The introduction of a toughened code has led to improved governance and resourcing of stewardship by UK-based asset managers and owners, but investment in the area faces ongoing challenges, including tensions with other staff.   

Independent research commissioned by the Financial Reporting Council (FRC), which updated the UK Stewardship Code in 2020, found it has had a “very positive” overall impact on the quality of oversight over assets, despite teething problems.   

The report said that the introduction of the code, which requires organisations to explain how their governance, resources and incentives structures support stewardship, had led to sweeping changes.   

All surveyed asset managers and owners said they had made changes to their governance of stewardship, which included actions such as establishing oversight committees, improving reporting and transparency, and appointing a head of sustainable or responsible investment.   

Some also said they had given greater attention to internal conflict management, reflecting challenges arising from the evolution of governance practice, notably “changing boundaries and relationships” between investment and stewardship teams.

The report noted the development of dedicated stewardship teams, most commonly in larger asset management firms, which were having greater influence in investment meetings. It recorded “diverse” approaches to the formalisation of stewardship governance as well as integration into core investment processes, with some interviewees noting that “close proximity” made it easier to resolve conflicts between investment, ESG and stewardship teams.   

According to survey interviewees, “differences in views typically arise in relation to the design and implementation of stewardship policies by the dedicated stewardship team which clashed with the investment manager or analyst teams”.   

Differences could arise relating to exclusions, voting, engagement or escalation, the report found, with sources saying they were most likely to emerge where there was a “lack of consistent or clear dialogue”.  

Both asset managers and owners told researchers they were experiencing regular disagreements between stewardship and portfolio management teams. These were typically being handled via dedicated conflict resolution mechanisms, involving “open and ongoing dialogue” between the teams.   

Some asset owners said unresolved disagreements could be escalated to the CIO, while others also noted that the greater focus on stewardship had led to an increased number of investment and oversight committees, which could hamper decision-making and policy approval processes.   

The report, which was based on a survey of more than 50 asset managers, plus 40 interviews with asset managers and owners, was conducted by researchers from Minerva Analytics, the Durham University Business School and the Dickson Poon School of Law, King’s College London.   

The FRC replaced its 2012 Stewardship Code with a new version with the intention of increasing and clarifying regulatory expectations. The new code provided a wider definition of stewardship, to a range of asset classes, encouraging a greater focus on activities and outcomes, rather than policies. 

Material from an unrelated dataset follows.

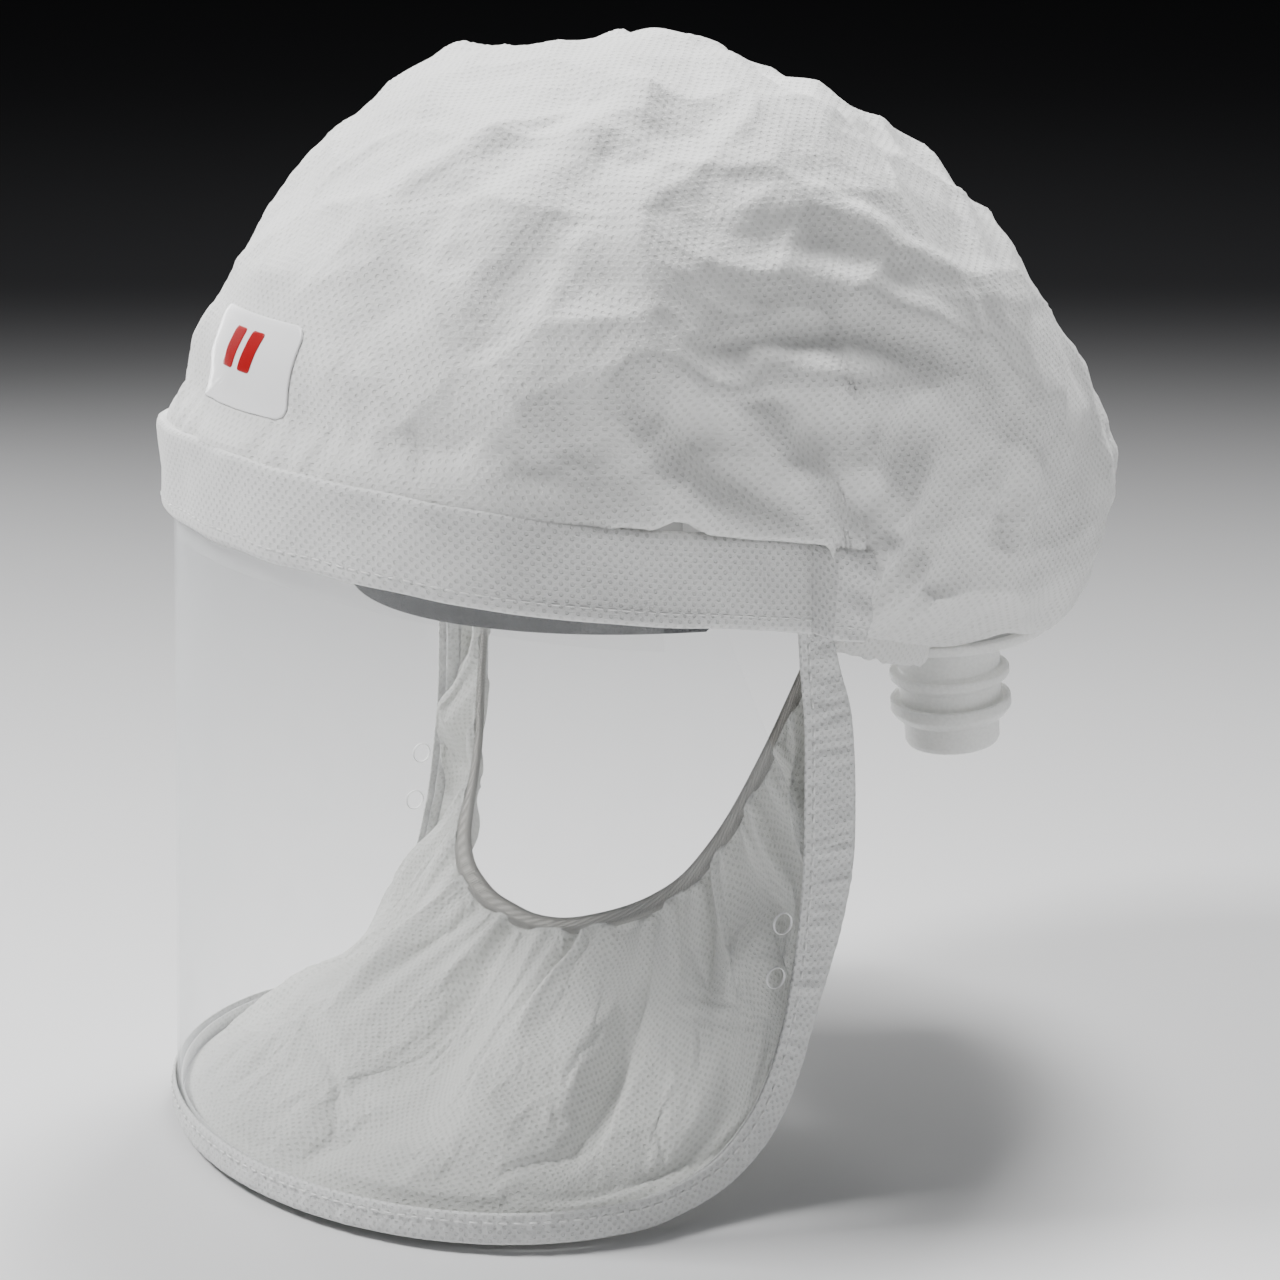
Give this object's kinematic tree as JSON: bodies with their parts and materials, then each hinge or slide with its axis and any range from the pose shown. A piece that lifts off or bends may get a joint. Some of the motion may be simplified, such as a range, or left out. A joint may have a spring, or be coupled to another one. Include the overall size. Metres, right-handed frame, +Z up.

Bolstering stewardship resources  

The revised code has prompted increased investment in stewardship, the report said, reflected to date in larger stewardship teams, more structured career paths, greater use of external resources and a broader range of stewardship and engagement related activities.   

According to the report’s survey, 96% of asset managers said they had increased staff resourcing on stewardship with 43% of the sample saying they had increased headcount “significantly”. The stewardship recruitment drive is expected to continue with 92% of survey respondents saying they will increase staffing levels in the next one to two years; 29% said they would grow their teams “significantly”.   

The survey found that asset manager respondents with more than £250 billion in assets have larger stewardship teams, typically averaging 22 individuals dedicating over 50% of their time to stewardship-related activities, while medium-sized firms had slightly smaller teams of 20 on average. Asset managers with less than £50 billion in AUM have generally embedded stewardship directly into their core investment and research processes, hiring four dedicated stewardship staff on average.  

Research budgets for stewardship have already increased widely, with spending expected to accelerate. More than three-quarters of surveyed asset managers expected their research budgets would increase in the next one to two years. A quarter said they would rise “significantly”.   

Use of external resources to support stewardship activities is also widespread among asset managers with 47% outsourcing proxy vote management, 43% using ESG ratings services and around a quarter using proxy governance (27%) or ESG research (24%).   

Both asset owners and managers reported using their increased resources to enhance the quality and range of their stewardship and engagement activities. Whereas stewardship is traditionally focused on interactions with directors of listed corporates, the study found that investors were exercising stewardship across a fuller range of asset classes.  

It also said asset owners and managers were increasing their volume and range of stewardship and engagement-related activities and broadening out the spectrum of interlocutors. Almost all survey participants said they were now regularly involved in collaborative stewardship initiatives with peers, while many also highlighted and increased focus on policy advocacy. The survey highlighted use of a wide range of escalation techniques, and a high level of willingness to vote against management recommendations and director re-elections.   

Despite increased resourcing and activity by asset owners and managers, the research highlighted concerns among interviewees that they still did not have the capabilities required to meet all their stewardship goals.  

“When discussing their stewardship practices, both asset manager and asset owner interviewees frequently used phrases such as ‘due to the lack of resources’ or ‘due to resourcing constraints’, to comment on certain elements of their daily activities,” the report said.   

Citing also under-investment in systems and poor data quality, the report said “mismatched expectations” around resourcing warranted deeper analysis, given evolving regulations and expectations.  

Last month, the UK’s Department for Work and Pensions published new guidance to improve pension trustees’ reporting on ESG-related stewardship priorities, which included requirements for trustees to take more ownership of their external managers’ voting priorities and to publicly disclose detailed stewardship priorities and how these are being utilised.